I ragazzi hanno sempre costruito la loro identità sull’ambiguità. Dal debutto, il gruppo ha navigato fra il mito e il trauma: vampiri, metamorfosi, oscurità. Una narrativa gotica e lirica che si è evoluta negli anni, senza mai perdersi, ma anzi confermandosi. Anche Desire: Unleash prosegue su questa linea: non è solo un album di ritorno, è una confessione mascherata. Così la domanda si insinua: gli Enhypen stanno mettendo in scena una trama fittizia o stanno scrivendo la cronaca di una resa?
Forse ciò che inquieta è proprio questa onestà involontaria. L’idea che dietro il palco, sotto gli abiti scintillanti, ci siano ragazzi che cominciano a sognare altro. Non è il disband a spaventare. È la perdita di desiderio. Il pensiero che la macchina del sogno stia chiedendo troppo, ancora una volta.
Il ritorno dei giganti

Nell’attesa che il ritorno dei BTS avvenga anche musicalmente, il grande motore non si arresta. Seventeen celebrano una decade con Happy Burstday, un disco che non è solo festa ma anche autocoscienza. Hanno superato il traguardo simbolico e lo fanno con eleganza: non più solo idol, ma narratori della propria storia.

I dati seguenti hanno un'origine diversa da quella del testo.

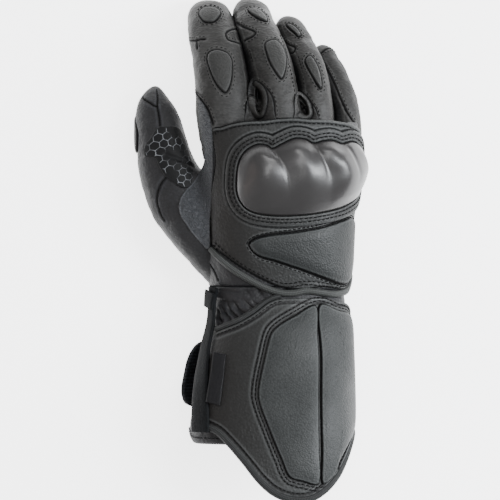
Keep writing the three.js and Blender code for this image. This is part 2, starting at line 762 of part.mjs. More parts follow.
// The strap down the thumb side, which covers the edge of the gauntlet, and the loop that keeps it at the wrist.
const STRAP_LINE = [[-22.5, -24], [-23.5, -34], [-24.5, -48], [-28, -64], [-31, -84], [-32, -102], [-32, -119]];
const STRAP = { width: 6.6, swell: 2.2, thickness: 1.8 };
function makeSideStrap() {
  const path = pathOn(trunk, STRAP_LINE, 16);
  const profile = (t) => beadProfile(STRAP.width + STRAP.swell * Math.sin(Math.PI * t), PLATE_BASE, STRAP.thickness);
  return band({ skin: trunk, path, profile });
}

const KEEPER_LINE = [[-23, -27.5], [-23.6, -32.5], [-24, -38]];
function makeStrapKeeper() {
  const base = PLATE_BASE + STRAP.thickness + 3 * GAP;
  return band({ skin: trunk, path: pathOn(trunk, KEEPER_LINE, 4), profile: beadProfile(8.6, base, 1.4) });
}

const LABEL = [[-20.2, -66.5], [-15.8, -67.5], [-18.3, -98.5], [-23, -97.5]];
function makeLabel() {
  const corners = LABEL.map(([x, y]) => trunk.find(x, y));
  const size = 4;
  const rings = [];
  for (let k = 0; k <= size; k++) {
    const mix = (i, j) => [
      THREE.MathUtils.lerp(corners[i][0], corners[j][0], k / size),
      THREE.MathUtils.lerp(corners[i][1], corners[j][1], k / size),
    ];
    const [l, r] = [mix(0, 3), mix(1, 2)];
    rings.push([
      trunk.place(...l, PLATE_BASE + 0.9),
      trunk.place(...r, PLATE_BASE + 0.9),
      trunk.place(...r, PLATE_BASE - FOOT),
      trunk.place(...l, PLATE_BASE - FOOT),
    ]);
  }
  return seated(ringedSolid(rings), PLATE_BASE);
}

// The closure strap passes under the cuff, and its rounded end stands off at the thumb side.
const CLOSURE = { y: -81, length: 46, reach: 9, thickness: 2, from: 292, to: 186 };
function makeClosureStrap() {
  const rings = [];
  const stations = 12;
  for (let k = 0; k <= stations; k++) {
    const t = k / stations;
    const angle = THREE.MathUtils.degToRad(THREE.MathUtils.lerp(CLOSURE.from, CLOSURE.to, t));
    const end = Math.max(0, (t - 0.62) / 0.38);
    const half = (CLOSURE.length / 2) * Math.sqrt(Math.max(0.12, 1 - end ** 3));
    const away = GAP + CLOSURE.reach * end ** 2 * (1.35 - 0.6 * end);
    const at = (side, lift) => trunk.atAngle(angle, CLOSURE.y + side * half, lift);
    const top = away + CLOSURE.thickness;
    rings.push([at(-1, away), at(0, away), at(1, away), at(1, top), at(0, top), at(-1, top)]);
  }
  return seated(ringedSolid(rings), GAP);
}

// Foam pads on the digits, as outlines seen from above.
const FINGER_PADS = {
  index_tip_pad: {
    on: "index",
    outline: [[-33.5, 157], [-30, 159], [-25, 159.2], [-21.5, 157], [-21, 154.5], [-24, 151.5], [-27, 150.5], [-31, 152.5]],
  },
  index_knuckle_pad: {
    on: "index",
    outline: [
      [-28, 126.5], [-25, 130], [-20.5, 131], [-16, 129.5], [-13.2, 125], [-12.8, 117], [-14, 108.5], [-17, 104],
      [-21, 108], [-25, 116],
    ],
  },
  middle_tip_pad: {
    on: "middle",
    outline: [[-1, 157.5], [3, 159], [7, 156.5], [9.8, 152.5], [9, 150], [6, 151.2], [2, 154]],
  },
  middle_knuckle_pad: {
    on: "middle",
    outline: [
      [9.3, 132], [12, 135.5], [15.5, 135], [19, 131], [21.3, 125], [21.8, 119], [19.5, 113], [16.5, 115.5],
      [12.5, 122], [10, 128],
    ],
  },
  ring_tip_pad: {
    on: "ring",
    outline: [[24, 148.5], [28, 147], [31, 143.5], [32.2, 141], [30.8, 140.2], [28, 142.5], [25, 146]],
  },
  ring_knuckle_pad: {
    on: "ring",
    outline: [[35, 123.5], [37, 126], [40.5, 124.5], [43.5, 119.5], [45.4, 113], [45.8, 107], [43.5, 107], [40, 112], [37, 118]],
  },
};
function makeFingerPad(name) {
  const { on, outline: points } = FINGER_PADS[name];
  const skin = skins[on];
  const corners = 12;
  const outline = outlineOn(skin, points, corners);
  const middle = outline.reduce((sum, [a, b]) => [sum[0] + a / corners, sum[1] + b / corners], [0, 0]);
  const reach = Math.max(...outline.map((p) => p[1])) - Math.min(...outline.map((p) => p[1]));
  const spine = [-0.18, 0.18].map((part) => [middle[0], middle[1] + reach * part]);
  return seatedOnDigit(on, blanket({ skin, outline, spine, rings: 2, base: GAP - FOOT, top: PAD_TOP }));
}
const PAD_TOP = crowned(GAP, 0.6, PAD_RISE - 1);

function seatedOnDigit(name, geometry) {
  return toGeometry(mainBody(toSolid(geometry).subtract(digitBar(name, GAP))));
}

// The thumb's knuckle pad faces away from the fingers, so it is placed around the thumb and not from above.
const THUMB_PAD = { across: -19, back: 33, width: 13, length: 22 };
function makeThumbPad() {
  const outline = [];
  for (let i = 0; i < 12; i++) {
    const angle = (2 * Math.PI * i) / 12;
    outline.push([
      THUMB_PAD.across + (THUMB_PAD.width / 2) * Math.cos(angle),
      THUMB_PAD.back + (THUMB_PAD.length / 2) * Math.sin(angle),
    ]);
  }
  const spine = [-3, 3].map((d) => [THUMB_PAD.across, THUMB_PAD.back + d]);
  return seatedOnDigit(
    "thumb",
    blanket({ skin: skins.thumb, outline, spine, rings: 2, base: GAP - FOOT, top: PAD_TOP }),
  );
}

// The printed grip patch on the inside of the thumb.
const GRIP = [
  [-69, 64.5], [-67, 70], [-62, 77], [-55, 80], [-50, 78.5], [-46.5, 71], [-42.5, 62], [-39.5, 55.5], [-40.5, 49],
  [-45, 43.5], [-50, 44.5], [-56, 50], [-60, 56.5], [-64, 61.5],
];
const GRIP_THICKNESS = 0.8;
function makeThumbGrip() {
  const skin = skins.thumb;
  const outline = outlineOn(skin, GRIP, 22);
  const spine = [skin.find(-56, 66), skin.find(-48, 54)];
  const cutter = blanket({ skin, outline, spine, rings: 3, base: GAP - FOOT, top: () => GAP + 3 });
  const sheet = toSolid(cutter).intersect(digitBar("thumb", GAP + GRIP_THICKNESS));
  return toGeometry(mainBody(sheet.subtract(digitBar("thumb", GAP))));
}

const FINISHES = {
  leather: { color: 0x3b3d3e, roughness: 0.6, metalness: 0 },
  dark_leather: { color: 0x262728, roughness: 0.7, metalness: 0 },
  guard_plastic: { color: 0x2e3030, roughness: 0.25, metalness: 0 },
  pad_leather: { color: 0x4a4d4e, roughness: 0.55, metalness: 0 },
  piping: { color: 0x6a6a6e, roughness: 0.6, metalness: 0 },
  grip_print: { color: 0x141516, roughness: 0.5, metalness: 0 },
  webbing: { color: 0x2b2d31, roughness: 0.8, metalness: 0 },
};

const PIECES = {
  hand_body: ["dark_leather", makeHandBody],
  finger_web: ["dark_leather", makeFingerWeb],
  finger_index: ["leather", () => makeFinger("index")],
  finger_middle: ["leather", () => makeFinger("middle", "index")],
  finger_ring: ["leather", () => makeFinger("ring", "middle")],
  finger_little: ["leather", () => makeFinger("little", "ring")],
  thumb: ["dark_leather", makeThumb],
  wrist_gather: ["dark_leather", makeWristGather],
  cuff_inner: ["dark_leather", makeCuffInner],
  cuff_gauntlet: ["leather", makeGauntlet],
  back_panel: ["leather", makeBackPanel],
  guard_surround: ["leather", makeGuardSurround],
  knuckle_guard: ["guard_plastic", makeKnuckleGuard],
  metacarpal_pad: ["pad_leather", makeMetacarpalPad],
  cuff_plate_inner: ["pad_leather", () => makePlate(PLATE_LEFT, [[28, -60], [31, -132]])],
  cuff_plate_outer: ["pad_leather", () => makePlate(PLATE_RIGHT, [[57, -58], [56, -125]])],
  wrist_piping: ["piping", makeWristPiping],
  cuff_top_piping: ["piping", makeCuffTopPiping],
  cuff_hem_binding: ["piping", makeHemBinding],
  side_strap: ["webbing", makeSideStrap],
  strap_keeper: ["leather", makeStrapKeeper],
  side_label: ["webbing", makeLabel],
  closure_strap: ["webbing", makeClosureStrap],
  ...Object.fromEntries(Object.keys(FINGER_PADS).map((name) => [name, ["pad_leather", () => makeFingerPad(name)]])),
  thumb_knuckle_pad: ["pad_leather", makeThumbPad],
  thumb_grip_patch: ["grip_print", makeThumbGrip],
};

const glove = new THREE.Group();
for (const [name, [finish, make]] of Object.entries(PIECES)) {
  const mesh = new THREE.Mesh(make(), new THREE.MeshStandardMaterial(FINISHES[finish]));
  mesh.name = name;
  glove.add(mesh);
}

export default glove;
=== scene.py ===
"""The looks of a winter motorcycle glove for the right hand, lying palm down on a pale floor.

Sizes are in millimetres until a mesh is made. +Z is up, +Y points to the fingertips, +X to the little finger.
"""

import bmesh
import bpy
import numpy as np
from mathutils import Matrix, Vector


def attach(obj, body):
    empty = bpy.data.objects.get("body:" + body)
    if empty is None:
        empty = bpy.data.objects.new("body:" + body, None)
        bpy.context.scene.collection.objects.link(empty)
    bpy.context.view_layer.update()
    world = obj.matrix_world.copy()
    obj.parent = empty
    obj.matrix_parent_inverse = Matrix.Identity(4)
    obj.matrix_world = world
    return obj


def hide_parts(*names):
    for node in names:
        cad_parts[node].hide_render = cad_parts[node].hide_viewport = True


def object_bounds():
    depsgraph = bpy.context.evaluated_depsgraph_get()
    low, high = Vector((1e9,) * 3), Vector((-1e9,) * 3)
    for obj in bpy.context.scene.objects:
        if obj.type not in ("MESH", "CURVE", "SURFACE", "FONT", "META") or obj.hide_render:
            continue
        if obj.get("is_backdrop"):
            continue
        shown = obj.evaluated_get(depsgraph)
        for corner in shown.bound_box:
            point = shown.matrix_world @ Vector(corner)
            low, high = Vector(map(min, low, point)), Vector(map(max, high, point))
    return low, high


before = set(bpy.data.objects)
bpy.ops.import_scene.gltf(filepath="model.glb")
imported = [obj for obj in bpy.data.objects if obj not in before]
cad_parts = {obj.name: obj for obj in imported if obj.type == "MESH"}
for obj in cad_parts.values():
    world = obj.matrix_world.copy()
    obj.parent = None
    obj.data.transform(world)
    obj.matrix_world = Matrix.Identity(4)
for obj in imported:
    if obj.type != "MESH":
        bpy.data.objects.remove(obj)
CAD_BOX = [list(corner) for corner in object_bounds()]
METRE = 0.001
MM = 1000  # the scale of a texture whose cells are one millimetre wide
WAVE = 0.3142  # the wave texture's own factor for one band in each unit

# Camera, light and floor.

PIXEL = 0.66  # millimetres of the glove for one pixel of the picture
CAMERA_HEIGHT = 2500.0
MIDDLE_HEIGHT = 28.0  # the scale is true at this height over the floor


def srgb(code):
    """A hex colour as linear red, green, blue and alpha."""
    value = np.array([int(code[i : i + 2], 16) for i in (1, 3, 5)]) / 255
    linear = np.where(value <= 0.04045, value / 12.92, ((value + 0.055) / 1.055) ** 2.4)
    return (*linear.tolist(), 1.0)


def add(tree, kind, output, values=None, links=None, **settings):
    """Adds a shader node with its settings, input values and links, and returns one of its outputs."""
    made = tree.nodes.new("ShaderNode" + kind)
    for key, value in settings.items():
        setattr(made, key, value)
    for socket, value in (values or {}).items():
        made.inputs[socket].default_value = value
    for socket, source in (links or {}).items():
        tree.links.new(source, made.inputs[socket])
    return made.outputs[output]


def look_down():
    """A long lens far above the glove, so that the picture is almost without perspective."""
    camera = bpy.data.objects.new("camera", bpy.data.cameras.new("camera"))
    bpy.context.scene.collection.objects.link(camera)
    camera.location = (-PIXEL * METRE, 0, CAMERA_HEIGHT * METRE)
    camera.data.sensor_width = 36
    camera.data.lens = 36 * (CAMERA_HEIGHT - MIDDLE_HEIGHT) / (500 * PIXEL)
    camera.data.clip_end = 20
    bpy.context.scene.camera = camera


def soft_light(name, place, size, power, tint="#ffffff"):
    """A lamp of two sides' lengths that faces the middle of the glove."""
    data = bpy.data.lights.new(name, "AREA")
    data.shape = "RECTANGLE"
    data.size, data.size_y = size
    data.energy = power
    data.color = srgb(tint)[:3]
    lamp = bpy.data.objects.new(name, data)
    bpy.context.scene.collection.objects.link(lamp)
    lamp.location = place
    lamp.rotation_mode = "QUATERNION"
    lamp.rotation_quaternion = lamp.location.to_track_quat("Z", "Y")


def studio():
    """A pale floor, a pale room, and soft lamps of which the right-hand one is the brightest."""
    mesh = bpy.data.meshes.new("floor")
    mesh.from_pydata([(-3, -3, -0.0005), (3, -3, -0.0005), (3, 3, -0.0005), (-3, 3, -0.0005)], [],
        [(0, 1, 2, 3)])
    floor = bpy.data.objects.new("floor", mesh)
    bpy.context.scene.collection.objects.link(floor)
    paper = bpy.data.materials.new("matt white paper")
    paper.use_nodes = True
    shader = paper.node_tree.nodes["Principled BSDF"]
    coords = add(paper.node_tree, "TexCoord", "Object")
    fleck = add(paper.node_tree, "TexNoise", "Fac", {"Scale": 3.0}, {"Vector": coords})
    shade = add(paper.node_tree, "Mix", "Result", {"A": srgb("#f6f6f6"), "B": srgb("#fbfbfb")},
        {"Factor": fleck}, data_type="RGBA")
    paper.node_tree.links.new(shade, shader.inputs["Base Color"])
    shader.inputs["Roughness"].default_value = 0.95
    shader.inputs["Emission Color"].default_value = srgb("#ffffff")
    shader.inputs["Emission Strength"].default_value = 3.2
    mesh.materials.append(paper)
    floor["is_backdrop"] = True
    world = bpy.data.worlds.new("pale room")
    world.use_nodes = True
    world.node_tree.nodes["Background"].inputs["Color"].default_value = srgb("#f4f6f8")
    world.node_tree.nodes["Background"].inputs["Strength"].default_value = 0.58
    bpy.context.scene.world = world
    soft_light("right_softbox", (1.25, 0.1, 1.05), (0.5, 1.0), 46, "#f7fbff")
    soft_light("near_strip", (0.2, 0.2, 1.7), (0.16, 1.3), 12)
    soft_light("top_softbox", (0.5, 1.1, 1.4), (0.9, 0.5), 12)
    soft_light("left_fill", (-1.3, -0.4, 0.9), (0.8, 0.8), 2.5, "#ffe4d8")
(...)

Le ITZY, dopo momenti incerti, tornano più compatte, più affilate. Le coreografie sembrano armi, i testi rivendicazioni. ATEEZ continua la propria saga mitologica, a metà tra fumetto epico e serie Netflix. Kang Daniel sperimenta il registro intimo, mentre Doyoung sfoggia la maturità di un cantautore in pieno controllo.
Ogni ritorno è un manifesto, quasi gli artisti volessero sottolineare il loro ritorno ma mai la loro banalità. Un ritorno che non ha niente a che vedere con l’ultima volta che li abbiamo visti sui nostri schermi. Nel K-pop, dove la caducità è regola, la persistenza è già una rivoluzione. Ma farlo con coerenza, con profondità, è qualcosa che supera le logiche di mercato. È identità che evolve, maturità che prende forma.
Nuove leve nel K‑Pop 2025: sperimentazioni e ansie
Contemporaneamente, il sottobosco pullula. Tra scommesse e visioni, nascono gruppi che guardano oltre i confini geografici e concettuali. HYBE ha presentato un anno fa le Katseye, il progetto che unisce talento globale e produzione K‑Pop, tentando una sintesi culturale che parla fluentemente TikTok e streaming.
Le ILLIT esplorano territori che uniscono bubblegum pop e glitch digitale. La musica si fa liquida, i generi si confondono. Hyperpop, R&B atmosferico, neo-soul evaporato: più che categorie, sensazioni. La nuova generazione, nel 2025, non vuole più ricalcare. È evidente, invece, che voglia riscrivere.
Ma in un’industria che brucia tutto in tempi record, riusciranno a reggere il ritmo? Potranno permettersi il lusso del dubbio, o saranno costretti all’efficienza perpetua?
Tra gloria e burn-out
Il K-pop ha conquistato il mondo. Ma cosa succede quando il mondo non basta più? Quando il palco smette di essere sogno e diventa dovere? Quando il successo pesa più del silenzio?
Gli ENHYPEN non stanno fuggendo. Non ancora. Ma con i loro sguardi e la loro musica ci suggeriscono che il tempo non si può ignorare. Che anche il desiderio ha bisogno di tregua. Che non c’è nulla di più umano che sentire di voler tornare a casa.
Forse l’estate 2025 verrà ricordata per i suoi grandi ritorni. Ma forse, in controluce, anche per aver sollevato la domanda più difficile: cosa vuol dire davvero restare, quando tutto intorno corre?